Sosyal hayatta Alperen Bey kimdir? Yorucu iş temponuzda kendinize vakit ayırabiliyor musunuz?

Günlük yaşantımda kendimi neşeli biri olarak tanımlayabilirim. Sosyal hayatıma her zaman çok önem veririm. Ne kadar yoğun çalışırsam çalışayım sosyal hayatıma her zaman vakit ayırırım. Kişilerin yorucu iş temposundan sıyrılıp rahatlaması için mutlaka hobileri olması gerektiğini düşünüyorum. Ancak kitap okumak, müzik dinlemek gibi klişe şeyleri bu hobilerden saymıyorum bunları zaten kişiler için bir ihtiyaç olarak görüyorum. Ben haftada belirli bir zamanımı lego yapmaya ayırıyorum. Her hafta en az 2 saat mutlaka lego yapıyorum. Koyu bir Beşiktaş taraftarıyım. Beşiktaş’ın basketbol ve futbol maçlarını kaçırmadan takip etmeye çalışıyorum.
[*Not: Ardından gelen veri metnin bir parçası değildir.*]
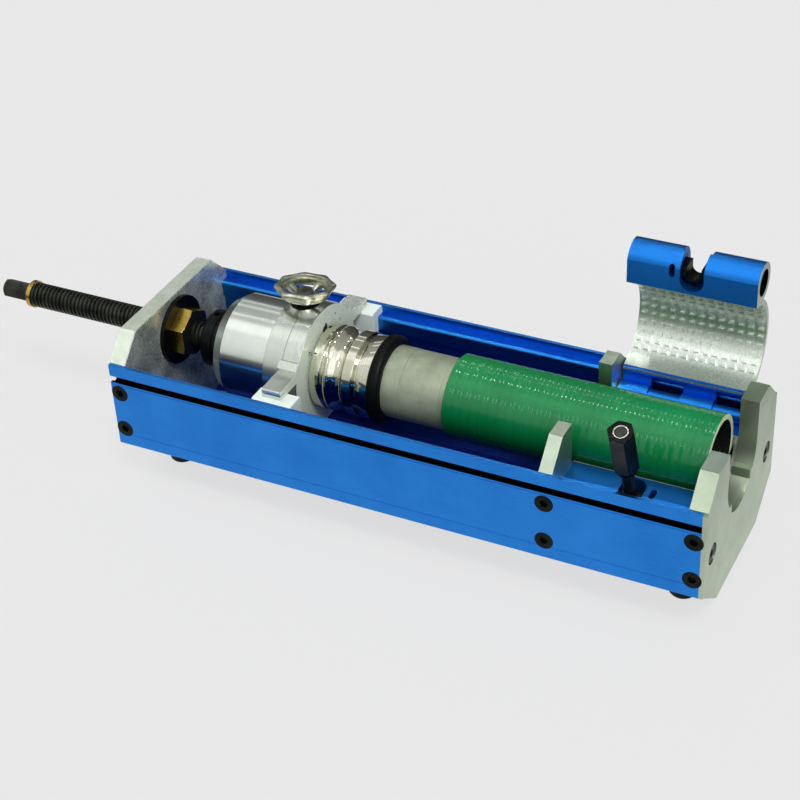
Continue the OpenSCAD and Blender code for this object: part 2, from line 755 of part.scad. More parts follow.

Bunun dışında eşimle ve arkadaşlarımla kaliteli vakit geçirmeyi ihmal etmiyorum.  

TOBB ETÜ Mezunlar Derneği hakkındaki düşünceleriniz, beklentileriniz nelerdir?

TOBB ETÜ mezunlar derneği ile ilk defa 2016 yılında tanıştım, o dönem başkanı olduğum topluluk ve mezunlar derneği ile öğrencilerin mezunlarla buluştuğu güzel bir etkinlik gerçekleştirmiştik. Bu mezunların öğrencilerle bir araya geldiği ilk etkinlikti ve o günden itibaren de mezun öğrenci buluşmaları geleneksel bir hale geldi. Aynı zamanda 2021 yılından itibaren yapılan mezun ziyaretleri ile de dernek daha çok mezunu ile birebir temas etmeye başladı. Mezunlar Derneğinin mezunlara birebir ulaşması ve onların dertlerini, isteklerini beklentilerini birinci ağızdan dinlemesi gerçekten çok kıymetli. Ayrıca derneğin yapmış olduğu workshop’lar ve mezun buluşmaları gibi etkinliklerle mezunlara sürekli gidebilecekleri bir yer olduğunu hatırlatması bence çok önemli. Derneğimiz bu işi şu anda hem öğrenci hem mezun ayağında çok iyi yönetiyor.

2024 yılının Mart ayı konuğu olarak bizlere değerli zamanınızı ayırdığınız ve bizleri kırmadığınız için okuyucularımız ve TOBB ETÜ Mezunlar Derneği adına teşekkürlerimizi sunuyor, başarılarınızın artarak devam etmesini diliyoruz.